In March 2004, Monroe County created UTC to issue bonds to support the county's information systems' needs prior to requesting proposals. That December, the county legislature adopted a resolution authorizing the county executive to contract with UTC to lease and maintain new information technology (IT), telecommunications, and network systems; to maintain the systems over time and to provide technology for the county's website and other systems. In February 2005 the county entered into a 16-year, $99.2 million contract with UTC.

DiNapoli's auditors determined that the county's request for proposals (RFP) was flawed and perfunctory and gave a vendor – one with significant connections to current and former county officials – a distinct advantage over competitors. Other potential vendors were not informed of the existence of the LDC or the intent to use the LDC as a conduit for the contract; all but assuring Siemens Building Technologies would win the deal. Siemens later assigned the contract to Navitech Corp., a newly formed venture whose chief operating officer was a former top county official.

Under scrutiny by DiNapoli's auditors, county officials could produce no evidence the UTC contract would save $5 million as had been estimated. In fact, the county paid UTC $8 million more than the corporation expended from February 2005 through December 2009, putting that money outside county control.

Additionally, auditors found the county sold $2.5 million in IT assets to UTC, and then leased the same assets back. This will result in county taxpayers paying more for equipment they had already owned and is an apparent violation of county law which says municipal property may not be sold unless it is no longer needed or necessary for public use.

Auditors also faulted the county for approving a contract with an excessive duration that may bind future governing boards without their input on the contract's terms and conditions.

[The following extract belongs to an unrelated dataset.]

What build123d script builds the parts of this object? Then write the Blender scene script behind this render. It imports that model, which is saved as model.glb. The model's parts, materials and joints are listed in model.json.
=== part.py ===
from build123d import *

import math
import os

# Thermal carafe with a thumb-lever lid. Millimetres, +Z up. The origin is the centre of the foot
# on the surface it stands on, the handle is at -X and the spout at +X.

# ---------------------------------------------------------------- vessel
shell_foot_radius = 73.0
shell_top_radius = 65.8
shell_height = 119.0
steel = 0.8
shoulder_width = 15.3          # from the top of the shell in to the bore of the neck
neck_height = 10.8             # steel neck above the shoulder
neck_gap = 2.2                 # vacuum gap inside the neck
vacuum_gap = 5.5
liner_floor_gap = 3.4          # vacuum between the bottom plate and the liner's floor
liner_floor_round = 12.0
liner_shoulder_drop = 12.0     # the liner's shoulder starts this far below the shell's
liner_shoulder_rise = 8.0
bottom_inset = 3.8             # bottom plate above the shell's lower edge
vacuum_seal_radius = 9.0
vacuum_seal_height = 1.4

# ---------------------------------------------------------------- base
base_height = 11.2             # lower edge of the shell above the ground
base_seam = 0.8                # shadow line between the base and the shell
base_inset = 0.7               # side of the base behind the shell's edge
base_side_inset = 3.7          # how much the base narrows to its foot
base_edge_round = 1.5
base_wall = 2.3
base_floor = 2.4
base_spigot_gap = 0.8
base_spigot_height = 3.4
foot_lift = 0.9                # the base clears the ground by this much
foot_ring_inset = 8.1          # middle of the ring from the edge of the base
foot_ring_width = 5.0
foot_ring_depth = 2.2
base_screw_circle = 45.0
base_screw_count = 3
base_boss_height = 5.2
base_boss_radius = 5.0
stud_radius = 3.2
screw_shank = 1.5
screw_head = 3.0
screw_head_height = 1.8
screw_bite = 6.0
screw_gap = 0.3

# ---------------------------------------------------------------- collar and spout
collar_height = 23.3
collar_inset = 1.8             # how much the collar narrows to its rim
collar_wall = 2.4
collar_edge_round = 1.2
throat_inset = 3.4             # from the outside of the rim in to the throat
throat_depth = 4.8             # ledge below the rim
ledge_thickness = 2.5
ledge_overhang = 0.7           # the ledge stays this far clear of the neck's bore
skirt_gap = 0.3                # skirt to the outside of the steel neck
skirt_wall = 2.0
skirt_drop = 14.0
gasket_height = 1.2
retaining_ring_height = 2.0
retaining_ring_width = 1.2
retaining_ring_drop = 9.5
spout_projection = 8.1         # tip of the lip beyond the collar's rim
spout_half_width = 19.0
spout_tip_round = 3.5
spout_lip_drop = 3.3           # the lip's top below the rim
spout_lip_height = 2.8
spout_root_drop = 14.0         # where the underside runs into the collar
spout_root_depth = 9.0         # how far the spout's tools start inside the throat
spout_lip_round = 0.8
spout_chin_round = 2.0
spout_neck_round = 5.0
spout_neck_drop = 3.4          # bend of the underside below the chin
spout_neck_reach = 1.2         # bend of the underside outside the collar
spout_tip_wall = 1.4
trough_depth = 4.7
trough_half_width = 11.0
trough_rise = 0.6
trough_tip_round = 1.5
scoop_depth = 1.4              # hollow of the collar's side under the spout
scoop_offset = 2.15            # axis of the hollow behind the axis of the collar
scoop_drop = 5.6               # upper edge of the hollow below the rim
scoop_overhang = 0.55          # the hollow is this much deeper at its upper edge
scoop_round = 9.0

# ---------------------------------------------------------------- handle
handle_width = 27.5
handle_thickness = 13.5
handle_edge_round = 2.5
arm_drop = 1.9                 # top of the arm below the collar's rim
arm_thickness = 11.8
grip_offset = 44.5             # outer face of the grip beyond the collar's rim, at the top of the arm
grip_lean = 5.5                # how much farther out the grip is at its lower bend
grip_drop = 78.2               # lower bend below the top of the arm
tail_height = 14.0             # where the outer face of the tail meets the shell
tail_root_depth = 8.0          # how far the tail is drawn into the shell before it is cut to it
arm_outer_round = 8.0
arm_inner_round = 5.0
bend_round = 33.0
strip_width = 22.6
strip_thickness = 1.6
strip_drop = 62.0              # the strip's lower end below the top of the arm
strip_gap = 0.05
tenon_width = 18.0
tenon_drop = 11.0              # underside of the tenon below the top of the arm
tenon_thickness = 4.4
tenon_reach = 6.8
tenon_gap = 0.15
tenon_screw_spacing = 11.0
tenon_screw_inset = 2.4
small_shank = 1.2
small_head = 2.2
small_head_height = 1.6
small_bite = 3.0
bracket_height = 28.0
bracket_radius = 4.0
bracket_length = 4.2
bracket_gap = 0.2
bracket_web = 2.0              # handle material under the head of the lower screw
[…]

DiNapoli's auditors recommended that county officials:

  • Adhere to state law and county procurement policies to make sure procurements are not influenced by favoritism or corruption and that goods and services are bought in the most economical manner;
  • Thoroughly review and analyze all proposals during the RFP process using formal criteria and document their recommendation prior to awarding contracts;
  • Ensure that assets to be sold are no longer useful and that the county receives the proper value for the assets;
  • Analyze UTC's total annual expenses and compare them to the contract payment to monitor the value of goods and services received from UTC;
  • Monitor the service performance of the existing UTC contract.